Doctor in the house
Jeremy Clarke
Six for Sunday lunch. Me, my boy, my mother, my mother’s boyfriend Dr Lovepants, my sister, and this poised, wellgroomed, long-haired chap, billed as the new man in my sister’s life. Me and the boy are a bit late and everyone else has started eating.
The new man in my sister’s life’s hair is receding at the front and long at the back and he’s got a pointy beard. I’m dying to discomfit him with searching questions. New men in my sister’s life, as a group, are normally among the most unserious people in the world. But this one looks like he’s treating the occasion with at least as much earnestness as my sister. The mien is essentially polite. The price tag on the bottle of French wine he’s brought says a whopping £6.50.
A man of immense intellect and apparently no emotional intelligence whatsoever, Dr Lovepants has already launched into his customary mealtime monologue. He’s a compulsive talker, and an ideal candidate, I tell him, for the compulsive talkers’ self-help association On Anon Anon. His failing memory means that sometimes we have to listen to a monologue that was broadcast earlier.
He and my mother have been visiting National Trust properties in Kent. At Chartwell they were shown around Churchill’s garden studio by an official guide, who kindly shared his favourite Churchill anecdote. It was a marvel, frankly, how this guide managed to get a word in edgeways. The story involves the great man himself (Churchill) and a small boy, one of Churchill’s grandchildren. Dr Lovepants acts both parts with a high standard of mimicry that is his main saving grace.
Churchill has shut himself away in his studio to study the newspaper. Timid knock on door. Snort of irritation concedes that the Lion’s Roar is indeed at home. Enter small timid grandchild. ‘Grandfather,’ he says. ‘Is it true that you are the most famous person in the whole world?’ Newspaper lowers, revealing face of the old warrior, on which pugnacity is only slightly tempered by kindliness. ‘Yes. Now bugger off.’ We laugh. But all eyes are on the new man in my sister’s life to see if he’s laughing. He is, but not sycophantically, in spite of our framed portrait of Churchill that he must have noticed hanging in the hall. But before anyone can fire off a ‘So what do you do for a living, then?’ Dr Lovepants has moved seamlessly on to a description of Down House, former home of Charles Darwin. (Seamlessly, I should add, except for the lumps of food that come tumbling out of his mouth every so often.) Dr Lovepants tells us how he and my mother followed the circular garden pathway that Darwin walked every day. Darwin used these walks, said Dr Lovepants, to give voice to his interior conversation. Does he mean in the same way that he, Dr Lovepants, uses his visits to articulate his own, I ask him? But he affects not to hear. Maybe in monologue mode it’s only himself he can hear.
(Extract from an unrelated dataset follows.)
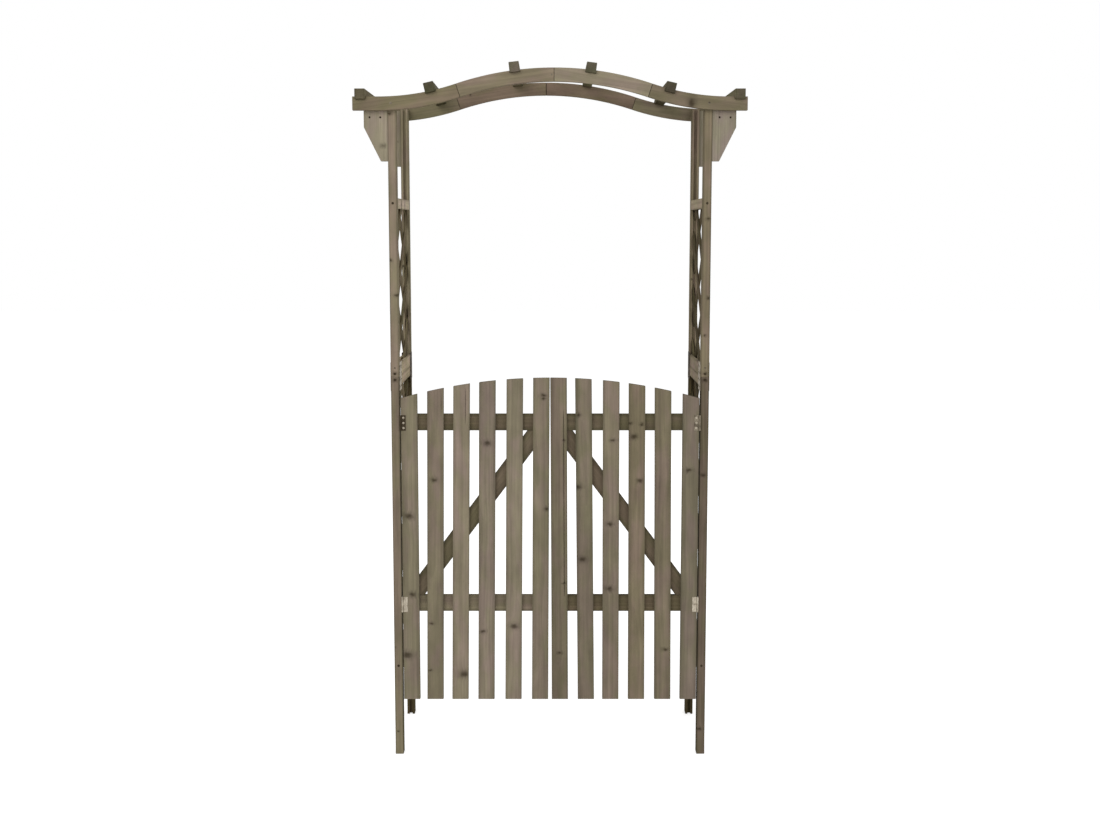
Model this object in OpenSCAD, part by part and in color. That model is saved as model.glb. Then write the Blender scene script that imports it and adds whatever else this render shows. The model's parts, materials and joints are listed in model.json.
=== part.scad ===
// Wooden garden arch with a double picket gate.
// Origin on the ground at the middle of the four feet. +X to the right, +Y to the back, +Z up.
// The arch is two trellis side panels, two curved beams, six battens and four corner brackets.
// Each gate leaf hangs on two butt hinges whose pins stand just in front of the front posts.

/* [Frame] */
// Clear width between the left and right posts
clear_w = 909; // [700:1:1300]
// Depth over the outer faces of the front and back posts
frame_d = 344; // [250:1:700]
// Height of the posts
post_h = 2005; // [1600:1:2450]
// Width of a post, across the passage
post_w = 25; // [22:0.5:45]
// Depth of a post, front to back
post_d = 28; // [25:0.5:45]
// Depth of the slot in a post
slot_d = 10; // [6:0.5:12]
// Height of the joint between the lower and the upper length of each post
joint_z = 1180; // [1000:1:1300]

/* [Side rails] */
// Height of a side rail
rail_h = 31; // [25:1:45]
// Height of the rail at the foot of each upper panel
sill_h = 37; // [30:1:50]
// Distance from the underside of the top side rail up to the top of the posts
top_rail_drop = 321; // [280:1:400]
// Underside of the lowest side rail
foot_rail_z = 267; // [150:1:400]
// Depth of the slot in a side rail
rail_slot_d = 6; // [4:0.5:10]

/* [Lattice] */
// Width of a lattice slat
slat_w = 30; // [18:1:45]
// Thickness of a lattice slat
slat_t = 4.5; // [3.5:0.1:6]
// Distance between parallel slats, measured up the panel
slat_pitch = 172; // [120:1:200]
// Height at which a rising slat of the left side crosses the middle of the panel
left_rise_z = 1514; // [1400:1:1600]
// Height at which a falling slat of the left side crosses the middle of the panel
left_fall_z = 1494; // [1400:1:1600]
// Height at which a rising slat of the right side crosses the middle of the panel
right_rise_z = 1441; // [1400:1:1600]
// Height at which a falling slat of the right side crosses the middle of the panel
right_fall_z = 1480; // [1400:1:1600]
// Clearance between the lattice and the bottom of its slots
slot_clearance = 0.3; // [0.2:0.05:0.5]
// Clearance between the faces of the lattice and the sides of its slots
slot_side_gap = 0.4; // [0.2:0.05:0.6]

/* [Post joint plates] */
// Thickness of a joint plate
joint_plate_t = 1.5; // [1:0.1:2.5]
// Width of a joint plate, front to back
joint_plate_w = 48; // [35:1:60]
// Height of a joint plate
joint_plate_h = 86; // [60:1:120]
// Distance from the outer face of the post to the edge of the plate
joint_plate_inset = 6; // [2:0.5:10]

/* [Arch beams] */
// How far a beam runs past the outer faces of the posts
beam_overhang = 100.5; // [90:0.5:200]
// Height of a beam
beam_h = 40; // [30:1:60]
// Thickness of a beam, front to back
beam_t = 18; // [14:1:30]
// Distance from the top of a post up to the top of the straight beam ends
post_top_gap = 5; // [0:1:15]
// Length of the straight stretch at the end of a beam whose crown is in the middle
beam_straight_l = 62; // [30:1:90]
// Radius of the centre line over the crown
crown_r = 899; // [700:1:1200]
// Angle of the crown arc on each side
crown_angle = 18.3; // [12:0.1:20]
// How far the crown of the front beam lies to the right, and that of the back beam to the left
crown_shift = 12; // [0:1:15]
// How much lower the back beam sits than the front beam
back_drop = 2; // [0:0.5:3]

/* [Battens] */
// How far a batten runs past the outer faces of the beams
batten_overhang = 10; // [5:1:100]
// Width of a batten
batten_w = 30; // [20:1:45]
// Height of a batten
batten_h = 30; // [20:1:45]
// Depth to which a batten is let into the beams
notch_d = 8; // [6:0.5:12]
// Distance from the end of a beam to the side of the outer batten
batten_margin = 8; // [5:1:20]
// Distance of the second battens from the middle
second_batten_x = 352; // [210:1:400]
// Distance between the two inner battens
inner_batten_span = 224; // [120:1:300]
// How far the pair of inner battens lies to the right
inner_batten_shift = 8; // [-15:1:15]

/* [Corner brackets] */
// Width of a corner bracket
bracket_w = 70; // [50:1:90]
// Thickness of a corner bracket
bracket_t = 18; // [12:1:25]
// Height of a corner bracket
bracket_h = 177; // [140:1:220]
// Width of the foot of a corner bracket
bracket_foot_w = 21; // [10:1:40]
// Height of the upright outer edge above the slope
bracket_edge_h = 78; // [60:1:110]
// Distance from the top of a bracket up to the batten above it
bracket_top_gap = 2; // [1:1:15]
// Diameter of the two holes in a bracket
bracket_hole_d = 6; // [3:0.5:8]
// Distance from the top of a bracket down to the holes
bracket_hole_drop = 49; // [45:1:60]
// Distance of the inner hole from the post
bracket_hole_x = 21; // [10:1:30]
// Distance between the two holes
bracket_hole_span = 32; // [15:1:40]

/* [Gate leaves] */
// Height of the feet of the pickets
gate_foot_z = 176; // [60:1:300]
// Height of the top of the gate at its middle
gate_crown_z = 1177; // [900:1:1400]
// Radius of the arc on which the pickets end
gate_crown_r = 1675; // [1200:1:3000]
// Gap between a leaf and its post
hinge_gap = 3.5; // [3.5:0.1:6]
// Gap between the two leaves at half height
leaf_gap = 6.5; // [5.5:0.5:16]
// Width of a picket
picket_w = 50; // [35:1:60]
// Thickness of a picket
picket_t = 12; // [8:0.5:16]
// Height of a gate rail
gate_rail_h = 50; // [35:1:70]
// Thickness of the gate rails and braces
gate_rail_t = 16; // [10:0.5:22]
// Underside of the lower gate rail
low_rail_z = 452; // [350:1:550]
// Underside of the upper gate rail
high_rail_z = 1015; // [850:1:1030]
// Distance from the end of a gate rail to the edge of the leaf
rail_end_inset = 2; // [2:0.5:10]
// Width of a brace
brace_w = 50; // [35:1:60]

/* [Hinges] */
// Height of a hinge
hinge_h = 47; // [35:1:50]
// Outer radius of the knuckle
knuckle_r = 2.8; // [2.5:0.1:4]
// Radius of the pin
pin_r = 1.5; // [1.2:0.1:1.8]
// Running clearance between the pin and its bore
pin_clearance = 0.08; // [0.05:0.01:0.1]
// Thickness of the hinge plates
hinge_plate_t = 1.2; // [0.8:0.1:1.5]
// Width of a hinge plate beyond the knuckle
hinge_plate_w = 13; // [8:0.5:18]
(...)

Throughout the first course, which is roast beef, no one else can get a word in. Over the apple crumble, Dr Lovepants fixes the new man in my sister’s life with his eye and he ratchets up the intellectual ante. His monologue goes from the garden path at Down House to Darwin’s theory of evolution to the absurdity of creation theo ry to Jewish history. And then a flurry of Jewish jokes, the punchline of the last of which has Jehovah tinkling a bell and calling out, ‘Two teas, please, Mohamed!’ And then on via eugenics to Francis Galton and Oliver Wendell Holmes.
Dr Lovepants leans forward and says to the new man in my sister’s life: ‘You’ve heard of Oliver Wendell Holmes, I take it?’ We hold our breath. A direct question. The new man in my sister’s life is being permitted to speak — to say whether or not he’s heard of Oliver Wendell Holmes. Has he or hasn’t he? The way Dr Lovepants puts it, it sounds crucial in some way. None of us has, of course. But then again none of us has ever heard of anyone outside the Bible or the Premiership. If you ask me, Oliver Wendell Holmes sounds like a housing association.
The new man in my sister’s life says, ‘Do you mean Dr Oliver Wendell Holmes or his son Judge Oliver Wendell Holmes?’ He says it with warm familiarity, as if both are personal friends. My sister, who only reads menus, looks at the new man in her life with awe and reverence.
After lunch my boy consults his What Car? guide to second-hand car prices and reports that the new man in my sister’s life’s Mercedes is worth £4,600 trade price and £5,600 to a dealer. Again, impressive. Clearly this new man in my sister’s life is going to be one to watch.